Plan for Disruption: Have faith in the BAU processes as your time, energy and focus will be massively disrupted with international expansion.  This is true, even if you have dedicated resource on the ground in other jurisdictions.  How will these processes be impacted once you are operating abroad and how will they remain excellent?

Internal culture: Who is going to be impacted by the change and what is their attitude to change? Are they invested in the journey, or is it an owner-led exercise?  Owners need their staff to be engaged and expect the unexpected.  Also, what is the risk with changing your culture and becoming a multi-national operator?  Are you comfortable with the ROI?

Due Diligence: Do your due diligence on overseas regulations and operations, ensuring you have a thorough knowledge of what you are dealing with and the legal/cultural requirements. 

Funding: By all means budget for expansion, but how much flexibility do you have in your budget?  How much of the unexpected can you afford and how will it be financed (from existing cashflows, or externally funded and what are the limits on this – think ‘what if?’)

Overseas earnings and ROI:  How lucrative are the deals abroad (not only in terms of turnover, but expected profits).  Does this return stack up, after tax, for the investment required?  Return on investment is critical and should be substantial given the complexity and risk involved.

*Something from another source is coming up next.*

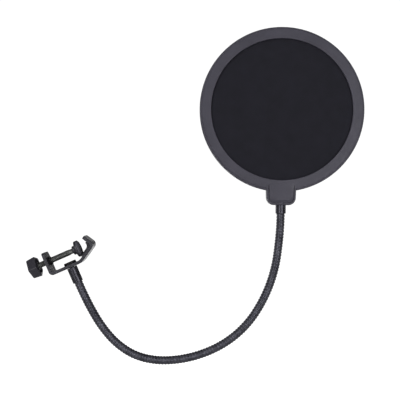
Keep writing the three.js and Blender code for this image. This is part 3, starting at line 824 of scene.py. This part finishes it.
def clamp_strip():
    """The bent strip: rounded long edges, rounded end corners, holes for the screw and the bolt."""
    half = STRIP_THICKNESS / 2
    path = rounded(strip_corners(), [0] + [r + half for r in BENDS] + [0], 14)
    leg_corner, tip_corner = END_CORNERS
    steps = 8
    stations = []
    for k in range(1, steps + 1):
        share = 1 - math.cos(math.pi / 2 * k / steps)
        stations += [leg_corner * share, -tip_corner * share, STRIP_EDGE * share, -STRIP_EDGE * share]
    points, total = spread_along(path, stations)
    rings = []
    for i, (d, here) in enumerate(points):
        before, after = points[max(i - 1, 0)][1], points[min(i + 1, len(points) - 1)][1]
        along = (after - before).normalized()
        normal = Vector((-along.y, along.x))
        thick = half - max(round_over(d, STRIP_EDGE), round_over(total - d, STRIP_EDGE))
        wide = STRIP_WIDTH / 2 - max(round_over(d, leg_corner), round_over(total - d, tip_corner))
        edge = min(STRIP_EDGE, thick * 0.8)
        section = rounded([(-thick, -wide), (thick, -wide), (thick, wide), (-thick, wide)],
                          [edge] * 4, 4, closed=True)
        rings.append([(here.x + normal.x * a, b, here.y + normal.y * a) for a, b in section])
    strip = loft("clamp_strip", rings, clamp_frame)
    tools = []
    for radius, middle, axis, centre in ((SCREW_R, LEG_U, "x", (0, 0, 0)),
                                         (BOLT_R, BASE_V, "z", (NECK_MOUNT_U, 0, 0))):
        bore, low, high = radius + BORE_GAP, middle - STRIP_THICKNESS, middle + STRIP_THICKNESS
        profile = [(0, low), (bore, low), (bore, high), (0, high)]
        tools.append(lathe("hole", profile, clamp_frame, axis=axis, segments=48, centre=centre))
    combine(strip, "DIFFERENCE", *tools)
    crisp(strip)
    return finish_piece(strip, clamp_steel, "clamp", "clamp_bracket")


def hook_lining():
    """The rubber lining in the hook's corner, which leaves the end of the upper arm bare."""
    start, vertex, tip = [Vector(p) for p in strip_corners()[2:]]
    ends = [vertex + (end - vertex).normalized() * reach for end, reach in zip((start, tip), LINING_REACH)]
    line = [ends[0], vertex, ends[1]]
    seat = STRIP_THICKNESS / 2 + APART
    back = rounded(offset(line, seat), [0, BENDS[2], 0], 10)
    front = rounded(offset(line, seat + LINING_EXTRA + LINING_THICKNESS), [0, LINING_ARC, 0], 20)
    along = (ends[0] - vertex).normalized()
    up = (front[0] - ends[0]).normalized()
    tail = [vertex + along * reach + up * (seat + rise) for reach, rise in LINING_TAIL]
    back = [tail[0] - up * LINING_TAIL[0][1]] + back[1:]
    half = STRIP_WIDTH / 2 - LINING_INSET
    piece = prism("hook_pad", back + front[::-1] + tail[::-1], -half, half, clamp_frame)
    modify(piece, "BEVEL", width=LINING_EDGE * MM, segments=3, limit_method="ANGLE",
           angle_limit=math.radians(40))
    crisp(piece)
    return finish_piece(piece, rubber, "clamp", "jaw_lining")


def leg_nut():
    """The threaded collar on the leg's inner face."""
    start = LEG_U + STRIP_THICKNESS / 2 + 0.01
    end = start + NUT_HEIGHT
    bore = SCREW_R + 0.05
    section = [(bore, start, 0), (NUT_R, start, 0.1), (NUT_R, end, 0.5), (bore, end, 0.35)]
    profile = turned(section, 5, closed=True)
    piece = lathe("leg_nut", profile, clamp_frame, axis="x", segments=72, closed=True)
    crisp(piece)
    return finish_piece(piece, bolt_steel, "clamp", "thread_nut")


def mount_bolt():
    """The flat-headed bolt that holds the lower ferrule, with a cross drive."""
    seat = BASE_V + STRIP_THICKNESS / 2 + 0.01
    top, end = seat + BOLT_HEAD_HEIGHT, seat - BOLT_LENGTH
    section = [(0, end, 0), (BOLT_R, end, 0), (BOLT_R, seat, 0), (BOLT_HEAD_R, seat, 0.2),
               (BOLT_HEAD_R, top, 0.7), (0, top + 0.1, 0)]
    centre = (NECK_MOUNT_U, 0, 0)
    bolt = lathe("mount_bolt", turned(section, 5), clamp_frame, axis="z", segments=72, centre=centre)
    combine(bolt, "DIFFERENCE", *cross_recess("drive", 2.3, 1.4, clamp_frame, top, "z", centre))
    crisp(bolt)
    return finish_piece(bolt, bolt_steel, "clamp", "neck_bolt")


def thread_height(phase):
    """A rounded thread's height over one pitch, from 0 at the root to 1 at the crest."""
    return 0.5 - 0.5 * math.cos(2 * math.pi * phase)


def screw_rod():
    """The clamp screw: a helical thread, a plain shank and a turned-down tip inside the pad's hub."""
    start, end = KNOB_FRONT - SCREW_IN_KNOB, THREAD_END
    count = round((end - start) / THREAD_PITCH * STATIONS_PER_PITCH)
    rings = []
    for i in range(count + 1):
        u = start + (end - start) * i / count
        fade = min(1.0, (end - u) / (THREAD_RUNOUT * THREAD_PITCH))
        ring = []
        for k in range(SCREW_SEGMENTS):
            angle = 2 * math.pi * k / SCREW_SEGMENTS
            height = thread_height(u / THREAD_PITCH - k / SCREW_SEGMENTS) * fade
            r = SCREW_ROOT_R + (SCREW_R - SCREW_ROOT_R) * height
            ring.append((u, r * math.cos(angle), r * math.sin(angle)))
        rings.append(ring)
    hub = PAD_HUB - 0.2
    steps = [(SCREW_ROOT_R, end + 0.2), (SHANK_R, end + 0.35), (SHANK_R, hub - 0.4),
             (SHANK_R - 0.3, hub), (TIP_R, hub + 0.1), (TIP_R, TIP_U - 0.3), (TIP_R - 0.3, TIP_U)]
    rings += [circle(r, u, SCREW_SEGMENTS, "x") for r, u in steps]
    piece = loft("screw_rod", rings, clamp_frame, sharp=50)
    return finish_piece(piece, screw_steel, "screw", "clamp_screw")


def polygon_radius(angle, apothem, sides, corner):
    """Radius of a regular polygon with rounded corners, one corner at angle 0."""
    step = 2 * math.pi / sides
    off = (angle + step / 2) % step - step / 2          # from the nearest corner
    flat = step / 2 - abs(off)                          # from the nearest face's middle
    centre = (apothem - corner) / math.cos(step / 2)
    if apothem * math.tan(flat) <= (apothem - corner) * math.tan(step / 2):
        return apothem / math.cos(flat)
    return centre * math.cos(off) + math.sqrt(max(corner ** 2 - (centre * math.sin(off)) ** 2, 0.0))


def screw_knob():
    """The five-sided moulded knob: bevelled rims, a ring-shaped recess round its hub, a dished back."""
    apothem = KNOB_R * math.cos(math.pi / KNOB_SIDES)
    length = KNOB_FRONT - KNOB_BACK

    def outline(u, inset):
        scale = KNOB_BACK_SCALE + (1 - KNOB_BACK_SCALE) * (u - KNOB_BACK) / length
        ring = []
        for k in range(KNOB_SEGMENTS):
            angle = 2 * math.pi * k / KNOB_SEGMENTS
            lean = angle - math.radians(KNOB_TURN)
            r = polygon_radius(lean, apothem, KNOB_SIDES, KNOB_CORNER) * scale - inset
            ring.append((u, -r * math.cos(angle), r * math.sin(angle)))
        return ring

    def ring(radius, u):
        return [(u, -radius * math.cos(2 * math.pi * k / KNOB_SEGMENTS),
                 radius * math.sin(2 * math.pi * k / KNOB_SEGMENTS)) for k in range(KNOB_SEGMENTS)]

    dish = KNOB_BACK + KNOB_DISH_DEPTH
    rings = [ring(0.3, dish), ring(KNOB_DISH_R - 0.7, dish), ring(KNOB_DISH_R - 0.3, KNOB_BACK + 0.15),
             ring(KNOB_DISH_R, KNOB_BACK)]
    rings += [outline(KNOB_BACK + drop, inset) for inset, drop in edge_steps(KNOB_BACK_EDGE)]
    rings += [outline(KNOB_BACK + length * share, 0.0) for share in (0.3, 0.5, 0.7)]
    rings += [outline(KNOB_FRONT - drop, inset) for inset, drop in edge_steps(KNOB_FRONT_EDGE)[::-1]]
    floor = KNOB_FRONT - KNOB_RECESS_DEPTH
    rings += [ring(KNOB_RECESS_R + 0.25, KNOB_FRONT), ring(KNOB_RECESS_R, KNOB_FRONT - 0.25),
              ring(KNOB_RECESS_R - 0.15, floor + 0.3), ring(KNOB_RECESS_R - 0.45, floor),
              ring(KNOB_HUB_R + 0.4, floor), ring(KNOB_HUB_R + 0.1, floor + 0.3),
              ring(KNOB_HUB_R, KNOB_FRONT - 0.1), ring(KNOB_HUB_R - 0.25, KNOB_FRONT + 0.1),
              ring(SCREW_R + 0.1, KNOB_FRONT + 0.1), ring(SCREW_R + 0.1, KNOB_FRONT - 4)]
    piece = loft("screw_knob", rings, clamp_frame, sharp=35)
    crisp(piece)
    return finish_piece(piece, knob_plastic, "screw", "clamp_knob")


def pad_disc():
    """The pad's steel disc with its swivel hub and a coned back."""
    bore = TIP_R + PAD_HUB_GAP
    section = [
        (bore, PAD_HUB, 0), (PAD_HUB_R, PAD_HUB, 0.6), (PAD_HUB_R, PAD_BACK - 1.1, 0.4),
        (PAD_HUB_R + 1.2, PAD_BACK - 0.5, 0.5), (PAD_R, PAD_BACK, 0.7), (PAD_R, PAD_FRONT, 0.15),
        (bore, PAD_FRONT, 0)]
    profile = turned(section, 6, closed=True)
    piece = lathe("pad_disc", profile, clamp_frame, axis="x", segments=96, closed=True)
    crisp(piece)
    return finish_piece(piece, clamp_steel, "pad", "pressure_pad")


def pad_rubber():
    """The pad's rubber facing, with two shallow grip rings."""
    seat, rim = PAD_FRONT + 0.01, PAD_R - 0.05
    section = [(0, seat, 0), (rim, seat, 0.1), (rim, PAD_FACE - 0.9, 0.4), (PAD_FACE_R, PAD_FACE, 0.4)]
    for r in GRIP_RADII:
        section += [(r + GRIP_TOP, PAD_FACE, 0.1), (r + GRIP_FLOOR, PAD_FACE - GRIP_DEPTH, 0.1),
                    (r - GRIP_FLOOR, PAD_FACE - GRIP_DEPTH, 0.1), (r - GRIP_TOP, PAD_FACE, 0.1)]
    section.append((0, PAD_FACE, 0))
    piece = lathe("pad_rubber", turned(section, 4), clamp_frame, axis="x", segments=96)
    crisp(piece)
    # the facing's paint is the lightened copy of the rubber, painted light
    return finish_piece(piece, lit_pad_rubber_paint, "pad", "pad_facing")


clamp_strip()
hook_lining()
leg_nut()
mount_bolt()
screw_rod()
screw_knob()
pad_disc()
pad_rubber()

# ---------- studio ----------

FLOOR_DROP = 0.22                     # of the floor below the object's lowest point
FLOOR_GLOW = 1.0                      # which only the camera sees
ROOM_GLOW, BACKDROP_GLOW = 0.09, 1.05  # what lights the object, and what the camera sees behind it


def floor_paint():
    """A nearly flat pale paint that a straight look from the camera sees as clean white."""
    paint = Paint("floor_paint", 0.9, 0.0, 0.1)
    tone = paint.span(paint.noise(3.0), 0.3, 0.7)
    paint.link(paint.blend(tone, (0.86, 0.86, 0.86), (0.82, 0.82, 0.82)), "Base Color")
    paint.shader.inputs["Emission Color"].default_value = (1, 1, 1, 1)
    seen = paint.node("ShaderNodeLightPath").outputs["Is Camera Ray"]
    paint.link(paint.math("MULTIPLY", seen, FLOOR_GLOW), "Emission Strength")
    return paint.material


bpy.ops.mesh.primitive_circle_add(vertices=96, radius=40, fill_type="NGON",
                                  location=(0, 0, cad_low.z - FLOOR_DROP))
floor = bpy.context.object
floor.name = "floor"
floor.data.materials.append(floor_paint())

world = bpy.data.worlds.new("studio")
bpy.context.scene.world = world
world.use_nodes = True
tree = world.node_tree
tree.nodes.clear()
output = tree.nodes.new("ShaderNodeOutputWorld")
mix = tree.nodes.new("ShaderNodeMixShader")
path = tree.nodes.new("ShaderNodeLightPath")
shades = []
for strength in (ROOM_GLOW, BACKDROP_GLOW):
    background = tree.nodes.new("ShaderNodeBackground")
    background.inputs["Color"].default_value = (1, 1, 1, 1)
    background.inputs["Strength"].default_value = strength
    shades.append(background.outputs[0])
tree.links.new(path.outputs["Is Camera Ray"], mix.inputs[0])
tree.links.new(shades[0], mix.inputs[1])
tree.links.new(shades[1], mix.inputs[2])
tree.links.new(mix.outputs[0], output.inputs[0])

middle = (cad_low + cad_high) / 2


def softbox(name, azimuth, elevation, distance, width, height, power):
    """A rectangular area light that points at the object's middle. Azimuth 0 is the camera's side."""
    turn, lift = math.radians(azimuth), math.radians(elevation)
    away = Vector((math.sin(turn) * math.cos(lift), -math.cos(turn) * math.cos(lift), math.sin(lift)))
    light = bpy.data.lights.new(name, "AREA")
    light.shape = "RECTANGLE"
    light.size, light.size_y = width, height
    light.energy = power
    lamp = bpy.data.objects.new(name, light)
    bpy.context.scene.collection.objects.link(lamp)
    lamp.location = middle + away * distance
    lamp.rotation_euler = (-away).to_track_quat("-Z", "Y").to_euler()
    lamp.visible_camera = False


# name, azimuth and elevation in degrees, distance, width and height in metres, power in watts
softbox("left_strip", -28, 14, 1.8, 0.6, 1.6, 10.5)
softbox("right_strip", 28, 2, 1.1, 0.37, 0.6, 3.4)
softbox("overhead", 0, 62, 1.6, 1.4, 0.8, 2.5)
softbox("right_card", 115, -8, 1.4, 0.9, 1.2, 2)
softbox("left_card", -115, 5, 1.4, 0.9, 1.2, 3)
softbox("back_card", 203, 6, 1.2, 1.1, 0.6, 1.4)
softbox("low_back_card", 190, -12, 0.9, 0.6, 0.28, 1.1)

VIEW_WIDTH = 0.3768                   # metres that the frame's width takes in at the object's plane
DISTANCE = 0.61                       # of the camera from that plane
VIEW_CENTRE = (0.10889, 0.04322)      # X and Z of the point at the middle of the frame
lens = bpy.data.cameras.new("camera")
lens.sensor_width = 36
lens.lens = lens.sensor_width * DISTANCE / VIEW_WIDTH
camera = bpy.data.objects.new("camera", lens)
bpy.context.scene.collection.objects.link(camera)
camera.location = (VIEW_CENTRE[0], -DISTANCE, VIEW_CENTRE[1])
camera.rotation_euler = (math.radians(90), 0, 0)
bpy.context.scene.camera = camera
bpy.context.scene.view_settings.view_transform = "Standard"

Exit Plans:  What does success look like abroad?  What are the exit options?  Assuming all goes well, how long can it be sustained with the current ownership model and how will you exit if you need to?  Assuming it doesn’t, when should you pull the pin and live to fight another day?

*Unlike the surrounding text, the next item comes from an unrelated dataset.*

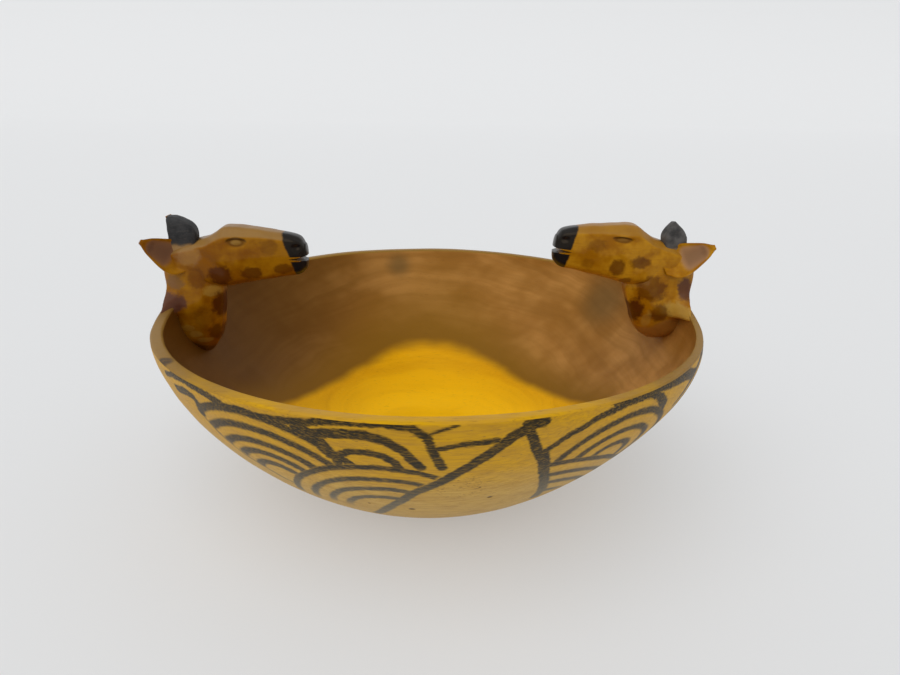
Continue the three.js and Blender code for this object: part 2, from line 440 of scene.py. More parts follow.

Continuity of Advice.  Naturally your professional advice requirements will expand.  Who will you use, such as other professionals, NZTE resources etc? How can you ensure these advisers maintain and understand your journey to date? Their advice should be ‘technically correct’ and aligned to your own and your firm’s capabilities, culture and understanding and factoring in governance requirements and your needs as the firm, the risk and strategic requirements expand.